The deposition of Mary Daniel against Margaret Scott (August 4, 1692), sworn to on September 15, 1692 then introduced as evidence, with autograph endorsement signed by Stephen Sewall as clerk to the Salem court. Margaret Scott was one of the people executed during the Salem Witch Trials (courtesy the Eric C. Caren Collection/Christie’s)
Margaret Scott was already an outcast in her Rowley, Massachusetts, community when she was convicted of witchcraft in 1692. An elderly widow who had lost several infant children, and was often reduced to begging, she had little defense when her wealthier neighbors accused her of sorcery in the frenzy now known as the Salem witch trials. She was hanged on September 22, 1692, the last day of executions to take place in that fatal year.

The back of the deposition of Mary Daniel against Margaret Scott (August 4, 1692), sworn to on September 15, 1692 then introduced as evidence, with autograph endorsement signed by Stephen Sewall as clerk to the Salem court (courtesy the Eric C. Caren Collection/Christie’s)
A rare deposition against Scott is part of the June 15 “Fine Printed Books & Manuscripts Including Americana and the Eric C. Caren Collection” Christie’s auction being held at New York’s Rockefeller Center. Back in 2012, Swann Galleries auctioned Scott’s indictment, which was the first of the Salem witch trial documents to go to public sale since the 1980s. “It’s a known quantity, the transcript is on record,” Christina Geiger, senior specialist in books and manuscripts at Christie’s, told Hyperallergic. “What I think is so thrilling about it is that it’s the actual piece of paper submitted in evidence. So you can hold it and read it aloud just as it was read aloud on September 15 or 16, 1692.”
The one-page deposition document is among over 100 items from the Eric C. Caren Collection in the Christie’s auction, which range from a handbill shared around Whitechapel at the height of the Jack the Ripper murders, and an announcement of Alexander Hamilton’s death in a duel from his New-York Herald newspaper. The deposition was from a teenager named Mary Daniel, who described her supposed torment by Scott in vivid detail:
I was taken very ill again all over & felt a great pricking in ye soles of my feet, and after a while I saw apparently the shape of Margret Scott, who, as I was sitting in a chair by ye fire pulled me with ye chair, down backward to ye ground, and tormented and pinched me very much, and I saw her go away at ye door, in which fit I was dumb and so continued till ye next morning, finding a great load and heaviness upon my tongue …
There appeared to me the shape of some woman, who seemed to look and speak most fiercely and angrily, and beat, pinch’d and afflicted me very sorely telling me I should not have said so, or told such things & to yt purpose … In some of ye fits yt I had afterwards, I was senseless and knew not yt I saw who it was yt afflicted me. In one fitt (upon ye beginning it) I thought I saw Goodw Jackson, and widow Scott come walking into the chamber with yr staves, one of ym came & sat upon me so yt I could not stir … In another fitt I saw ye appearance of sd Scott in ye room who afflicted me, and being speechless, I continued so, untill I went to ye sd Scott, who taking me by ye hand, I had ye liberty of speech again as formerly. The last fitt I had was upon ye last Sabbth day, in which I saw ye shapes of four women or five, of whom widow Scott was one, ye rest I knew not, nor knew yt any did hurt me, unless sd widow Scott.

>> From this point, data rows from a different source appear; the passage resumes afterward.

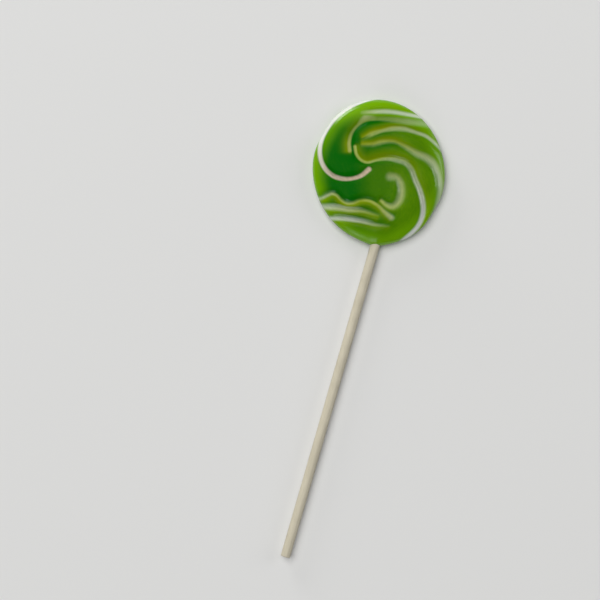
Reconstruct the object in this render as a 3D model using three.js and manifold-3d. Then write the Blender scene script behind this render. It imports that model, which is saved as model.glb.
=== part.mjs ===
// A flat swirl lollipop: one oval candy head with its swirl in relief, on a paper stick.
// Millimetres, +Z up. The lollipop lies on its back, so the shown side looks up.
// The origin is the middle of the head's flat back, and the stick runs along -Y.
import * as THREE from "three";
import { mergeVertices } from "three/addons/utils/BufferGeometryUtils.js";
import Module from "manifold-3d";

// Head
const HEAD_RADIUS = 22.5;
const HEAD_OVAL = 1.1;
const OVAL_LEAN = THREE.MathUtils.degToRad(-30);
const FLAT_DEPTH = 0.7;
const FLAT_AT = THREE.MathUtils.degToRad(-70);
const FLAT_WIDTH = 0.25;
const HEAD_THICKNESS = 6.3;
const RIM_HEIGHT = 2.6;
const DOME_POWER = 4;
const DOME_ROUNDING = 0.45;
const BACK_ROUNDING = [[0.99, 1.5], [0.968, 0.6], [0.94, 0.15], [0.905, 0]];

// Stick, and the hole it sits in
const STICK_RADIUS = 1.6;
const STICK_END_Y = -128.9;
const STICK_TIP_Y = -10;
const STICK_OFFSET = 5.5;
const STICK_HEIGHT = 2.75;
const STICK_CHAMFER = 0.25;
const STICK_SIDES = 32;
const GAP = 0.3;

// Candy drawn out over the stick where it goes in
const NECK_UP = 0.9;
const NECK_OUT = 0.8;
const NECK_WIDTH = 4;
const NECK_LENGTH = 6;

// Swirl: grooves between the strands, and the two lobes that stand above the strand beside them
const GROOVE_DEPTH = 0.65;
const GROOVE_WIDTH = 1.1;
const LOBE_STEP = 0.4;
const LOBE_DIP = 0.35;
const LOBE_REACH = 3.4;
const RELIEF_AT_RIM = 0.35;

// Grid of the shown side, turned with the swirl so that its columns run along the strands
const COLUMNS = 100;
const RINGS = 30;
const TURN_EVEN = 95;
const TURN_AT_RIM = 35;
const TURN_POWER = 13;

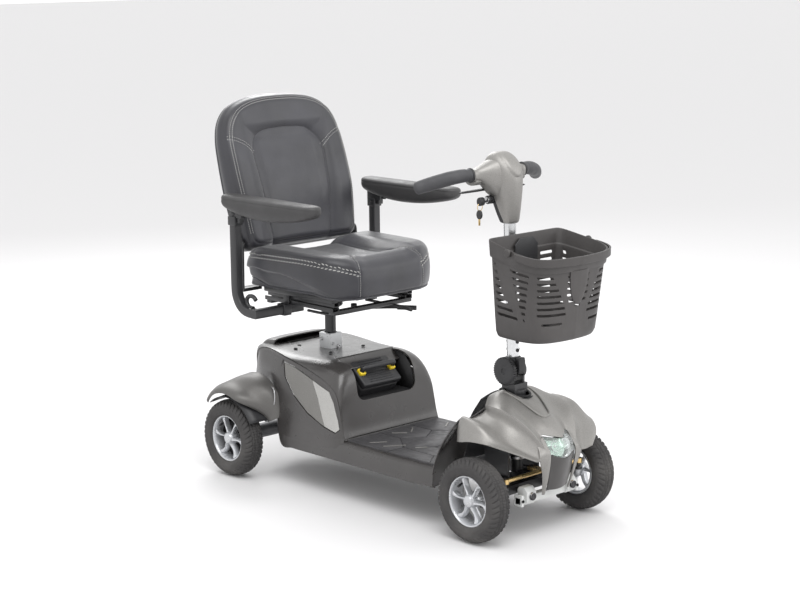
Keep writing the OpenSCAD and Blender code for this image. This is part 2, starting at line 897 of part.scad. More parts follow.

A fanciful depiction of the Salem witch trials (1892), lithograph, by Joseph Baker (via Library of Congress/Wikimedia)
The University of Virginia has an online Salem Witch Trials Documentary Archive that brings together court records from institutions like the Boston Public Library and the Massachusetts Historical Society. It shows how Daniel’s sworn testimony combined with other accusations to doom Scott to death. Another woman named Sarah Coleman claimed she was tormented three to four times by Scott “by pricking, pinching, and choaking of me, and I do verily believe that she is a witch.” Two men named John Burbank and Daniel Wycomb recounted how Scott magically stopped their oxen from moving; one named Thomas Nelson stated she killed one of his cows, “his neck under a plank at the barn side as if he were chok’d.”
Scott was finally exonerated on October 31, 2001. There’s been much speculation since 1692 on how the Salem witch trials went so far, from land disputes to hallucinogenic fungus on the wheat. While a contemplative tribute is currently underway for Proctor’s Ledge, where it’s believed 19 women and men were hanged, visitors to Salem can find Scott’s name etched in a granite bench at the Salem Witch Trials Memorial. At the entrance to the solemn space are recorded protests of innocence by the victims, silently screaming from the stones.

The Salem Witch Trials Memorial in Salem, Massachusetts (photo by the author for Hyperallergic)

The bench for Mary Parker at the Salem Witch Trials Memorial in Salem, Massachusetts. Parker was executed on September 22, 1692 with a group that included Margaret Scott (photo by the author for Hyperallergic)
The “Fine Printed Books & Manuscripts Including Americana and the Eric C. Caren Collection” auction is June 15 at Christie’s in Rockefeller Center (20 Rockefeller Center, Midtown West, Manhattan).